Sir Samuel Baker first sighted Lake Albert on March 14, 1864 and then sought to establish the fact that the lake poured significant volumes of water into the famous River Nile.

He identified the place where the White Nile enters the lake, and then christened the lake “Albert,” after England’s Prince Regent.

Then, upstream, he “discovered” the mighty Murchison Falls, where the Nile flows through a 23-inch-wide cleft in the rocks to plunge 148 feet below, forming a spectacular rainbow. Baker named the falls in honour of the then president of the Royal Geographic Society, Sir Roderick Murchison.

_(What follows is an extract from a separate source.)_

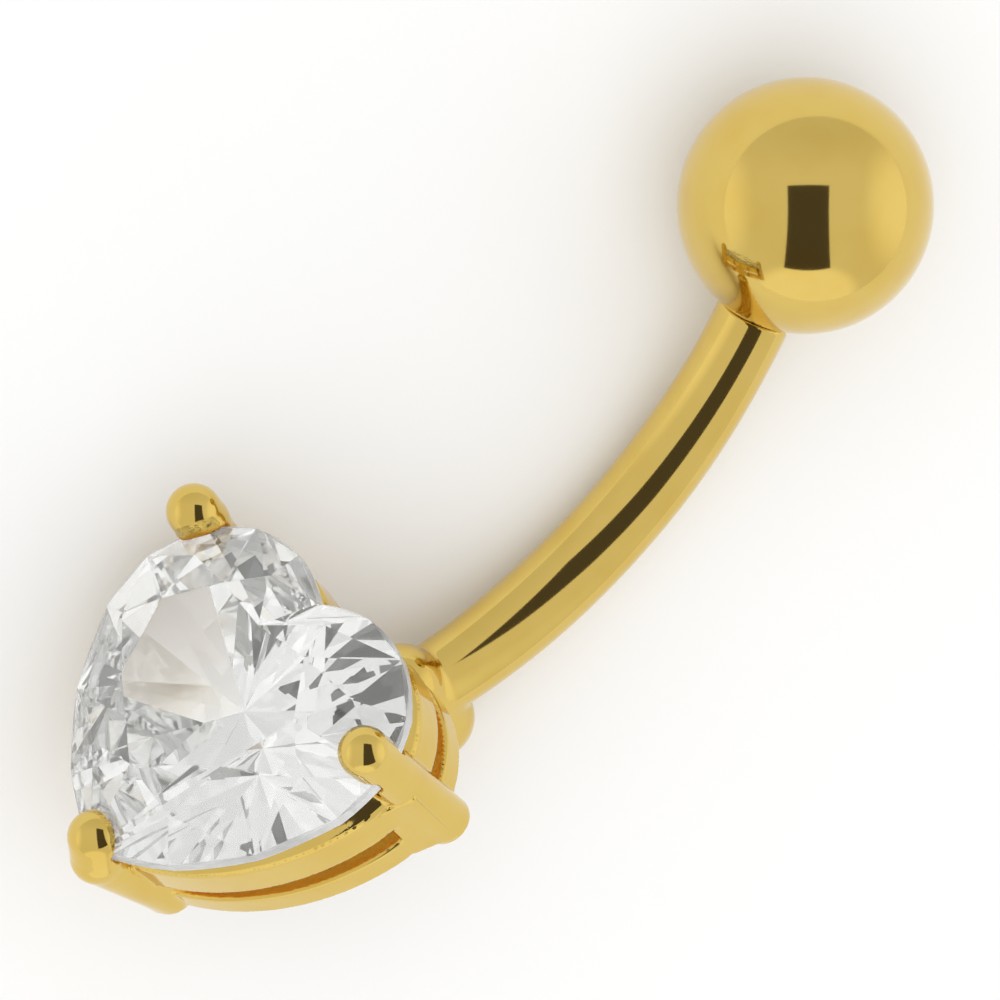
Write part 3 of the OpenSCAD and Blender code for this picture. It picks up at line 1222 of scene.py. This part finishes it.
@dataclass
class Studio:
    """Table, light tent and the camera of the photograph."""

    pose: Pose
    camera_place: Place = (70.3205, 0.2087, 97.4057)
    image_right: Place = (0.61595065, 0.68039682, -0.39707048)
    image_down: Place = (0.53665531, -0.73139266, -0.42079194)
    forward: Place = (-0.57671993, 0.04609708, -0.81564035)
    sensor: float = 36
    lens: float = 227.918
    clip: Pair = (0.005, 20)
    table_half: float = 1.5
    light_toward: Place = (0.2, -0.3, 1.0)
    light_distance: float = 1.0
    light_size: float = 1.0
    light_power: float = 2.6
    tent_roof: float = 0.88
    tent_sides: float = 0.28
    tent_far_end: float = 0.1
    side_range: Pair = (0.72, 1.0)
    near_range: Pair = (0.8, 0.9)
    far_range: Pair = (0.35, 1.0)
    max_bounces: int = 20
    glossy_bounces: int = 14
    transmission_bounces: int = 16
    card_rows: int = 16
    openings: tuple[Opening, ...] = (
        Opening(name="opening_in_gold", middle=(0, 14.0904, -2.8184), distance=0.03,
                top=15, bottom=-60, half=17.5, brightness=0.085, in_gold=True),
        Opening(name="opening_in_stone", middle=(0, -1, -1.5), distance=0.1,
                top=38, bottom=-60, half=30, brightness=0.02, in_gold=False))

    def frame_axes(self) -> tuple[np.ndarray, np.ndarray, np.ndarray]:
        """Returns the image's right, up and way to the camera, in the model's frame."""
        axes = self.pose.direction(np.array([self.image_right, self.image_down, self.forward]))
        return axes[0], -axes[1], -axes[2]

    def camera(self) -> None:
        """Sets up the camera at the photograph's viewing angle."""
        data = bpy.data.cameras.new("photo_view")
        data.sensor_width, data.lens = self.sensor, self.lens
        data.clip_start, data.clip_end = self.clip
        made = link("photo_view", data)
        turn = Matrix(np.column_stack(self.frame_axes()).tolist())
        place = self.pose.place(np.array([self.camera_place]))[0]
        made.matrix_world = Matrix.Translation(Vector(place)) @ turn.to_4x4()
        bpy.context.scene.camera = made

    def table(self) -> None:
        """Builds the pale table top."""
        mesh = bpy.data.meshes.new("table_top")
        corners = [(x * self.table_half, y * self.table_half, 0)
                   for x, y in ((-1, -1), (1, -1), (1, 1), (-1, 1))]
        mesh.from_pydata(corners, [], [(0, 1, 2, 3)])
        made = link("table_top", mesh)
        made.data.materials.append(FloorFinish().material())

    def table_light(self) -> None:
        """Adds the soft light over the table, which neither gold nor stone mirrors."""
        data = bpy.data.lights.new("table_light", "AREA")
        data.shape, data.energy = "RECTANGLE", self.light_power
        data.size = data.size_y = self.light_size
        made = link("table_light", data)
        way = Vector(self.light_toward).normalized()
        made.location = way * self.light_distance
        made.rotation_euler = way.to_track_quat("Z", "Y").to_euler()
        made.visible_glossy = False
        made.visible_transmission = False

    def opening(self, card: Opening) -> None:
        """Adds one stretch of the dark opening around the camera, which casts no shadow.

        Args:
            card: The stretch; its angles are counted from the camera's direction.
        """
        right, up, back = self.frame_axes()
        half = math.radians(card.half)
        middle = self.pose.place(np.array([card.middle]))[0]
        rows = []
        for angle in np.radians(np.linspace(card.top, card.bottom, self.card_rows)):
            way = math.cos(angle) * back + math.sin(angle) * up
            for side in (-1, 1):
                spoke = math.cos(half) * way + side * math.sin(half) * right
                rows.append(tuple(middle + card.distance * spoke))
        faces = [(2 * i, 2 * i + 1, 2 * i + 3, 2 * i + 2) for i in range(self.card_rows - 1)]
        mesh = bpy.data.meshes.new(card.name)
        mesh.from_pydata(rows, [], faces)
        made = link(card.name, mesh)
        made.data.materials.append(OpeningFinish(card.brightness).material())
        made.visible_camera = False
        made.visible_diffuse = False
        made.visible_shadow = False
        made.visible_volume_scatter = False
        made.visible_glossy = card.in_gold
        made.visible_transmission = not card.in_gold

    def world(self) -> None:
        """Gives the tent its even light: a dimmer roof and far end, brighter sides and near end."""
        world = bpy.data.worlds.new("light_tent")
        bpy.context.scene.world = world
        world.use_nodes = True
        graph = Graph(world.node_tree)
        right, up, _ = self.frame_axes()
        place = graph.node("ShaderNodeTexCoord", {}, {}).outputs["Generated"]
        across = graph.along(place, right).smooth(*self.side_range)
        across = across + graph.along(place, -right).smooth(*self.side_range)
        near = graph.along(place, -up).smooth(*self.near_range)
        far = graph.along(place, up).smooth(*self.far_range)
        strength = self.tent_roof + self.tent_sides * (across + near) - self.tent_far_end * far
        shade = graph.node("ShaderNodeBackground", {}, {"Color": (1, 1, 1, 1), "Strength": strength})
        graph.node("ShaderNodeOutputWorld", {}, {"Surface": shade.outputs[0]})

    def look(self) -> None:
        """Keeps whites white, and lets light pass often enough through the stone."""
        scene = bpy.context.scene
        scene.view_settings.view_transform = "Standard"
        scene.cycles.max_bounces = self.max_bounces
        scene.cycles.glossy_bounces = self.glossy_bounces
        scene.cycles.transmission_bounces = self.transmission_bounces

    def build(self) -> None:
        """Builds table, light tent and camera."""
        self.table()
        self.world()
        for card in self.openings:
            self.opening(card)
        self.table_light()
        self.look()
        self.camera()


def main() -> None:
    """Builds the ring, dresses it and sets up the studio."""
    logging.basicConfig(level=logging.INFO, format="%(name)s: %(message)s")
    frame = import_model()
    pose = Pose()
    node = frame["nodes"]["heart_stone"]
    bar = BarShape()
    setting = SettingShape(HeartOutline(), StoneShape.of_node(node, pose), bar)
    for piece in Ring(pose, setting).build():
        LOG.info("%s: %d points", piece.name, len(piece.data.vertices))
    ball = ScrewBall(pose, bar).build()
    LOG.info("%s: %d points", ball.name, len(ball.data.vertices))
    HeartStone(pose).dress(node)
    LOG.info("heart stone dressed")
    Studio(pose).build()


if __name__ == "__main__":
    main()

Julian Monroe Fisher, a great modern day explorer, says he started the Great African Expedition to compare the 19th century ethnographical research documentation of the African tribal kingdoms along the rivers and lakes gathered during the expeditions of the Victorian age explorers with the realities of 21st century Africa.

He reveals that he started his journey in March 2012, travelling on an overland journey up the Nile River from Cairo, Egypt to Khartoum, Sudan. He was however stopped by the Sudan government and crossed to the world’s newest nation of South Sudan to start re-tracing Baker’s expedition.

“I needed to get Samuel Baker’s Dairies for proper exploration and asked permission from the remaining members of Baker’s family and that is how I found David Baker,” he says.

He says the Royal Geographical Society linked him to David Baker and invited him to come to the expedition in Uganda.

David Baker is a retired group Captain who has also had a career in the Aviation industry and now a consultant on regulatory affairs. In the 70s’s, he served as an attaché Denmark, Finland and Sweden.